Thursday, January 22, 2009

Tonsillectomy- Day 1

Today is the big day. We got up at 6am and left to go to the hospital. We had to be there at 7am to register and start prepping him. On the way to the hospital he started crying and saying, "I want to go home. I don't feel good about this." This doesn't sit well with me because I have heard stories about people getting ready to do something and they have a "bad feeling". They decide not to get on the plane and the plane crashes, they have a bad feeling about going into work so they don't go and two planes hit the World Trade Center, etc.
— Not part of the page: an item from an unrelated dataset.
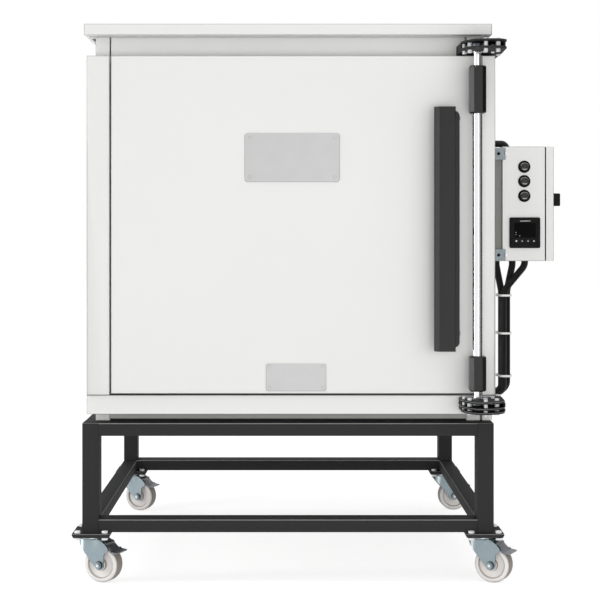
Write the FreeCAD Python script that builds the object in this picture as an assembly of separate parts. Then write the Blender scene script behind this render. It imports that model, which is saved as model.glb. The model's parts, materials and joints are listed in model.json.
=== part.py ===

There are plenty of stories about stuff like that so when my son had his "bad feeling" I immediately started praying. "Lord, if Micah's bad feeling is something, then give me the feeling too, if it is just fear, then give us peace." I, obviously, never got the bad feeling. Micah still had the feeling when we got to the hospital and wouldn't let go of the seat to get out of the car. I said the prayer again, "Lord, give him peace," and his daddy picked him up out of the car and Micah began to calm. By the time we got to the Outpatient Surgery Center, Micah was smiling again. We registered him and they called us back to a room. Thank you God for the Holy Spirit who is our Comforter.

After a little while, they came back to get him to put on a surgery gown. They told me he could leave on his underwear and socks but he needed to take off everything else. Well, we took him to the hospital in his pajamas and when I went to take them off he grabbed ahold of his pants. I asked him what was wrong and he informed me that he had slept "commando" last night. Oh great!!! I prepared for everything, a toy to take into surgery with him, refrigerator and freezer stocked with post-surgery treats, notes of questions to ask Dr. Aland that I didn't realize I needed to ask until after Isabella's surgery, everything, but I did not prepare for THIS! The nurses where nice enough to allow him to leave his pajama pants on. My son's dignity spared!!!

About 30 minutes before the surgery they came in and gave him a liquid sedative to calm him before they took him. It helps them stay calm, then when they take them to surgery they put them out with gas. Once he is out they give him the IV. When we went through this with Isabella she was fine when the medicine first starting taking effect, she got a little goofy and the calm. But, after a little bit she started crying and freaking out. And when I say freaking out I mean she started crying and talking incoherently. She got very frustrated because she could talk. The only thing I could make out was, "Pray Mommy Pray!" It scared me and it was all I could do not to break down crying in front of her. So, with Micah I mentioned this to the anesthesiologist. He informed me that children can only handle the effects for about 15-20 before they begin to "freak out" so I requested that he wait until 20 minutes before they were ready for him to give him the "cocktail". They gladly agreed and it was a much better experience.

They wheeled Micah out and my darling husband had a hard time because Micah was reaching for his hand as they wheeled him away. You know, it is one of the many moments in a child's life when a parent watches a child go somewhere where the parent has no control and all you can do is pray that God will bring your child back to you safe and sound. It is a very scary and helpless feeling. Even though the surgery only lasts about 30 minutes, it is the longest 30 minutes of our lives. The clock just ticks away. It's terrible.

After about 45 minutes the doctor came and said that he was fine. The surgery went great and we will be able to see him in a few minutes when he wakes up from the anesthesia. A few minutes later we are reunited with our little guy and have to wait about 2 hours so they can monitor his vital signs and get him drinking.

We were home by lunchtime. The rest of the day he did great. He drank alot of gatorade, ate popsicles and jell-o, and played video games with his daddy. He is taking pain medication and antibiotics. Now the healing begins.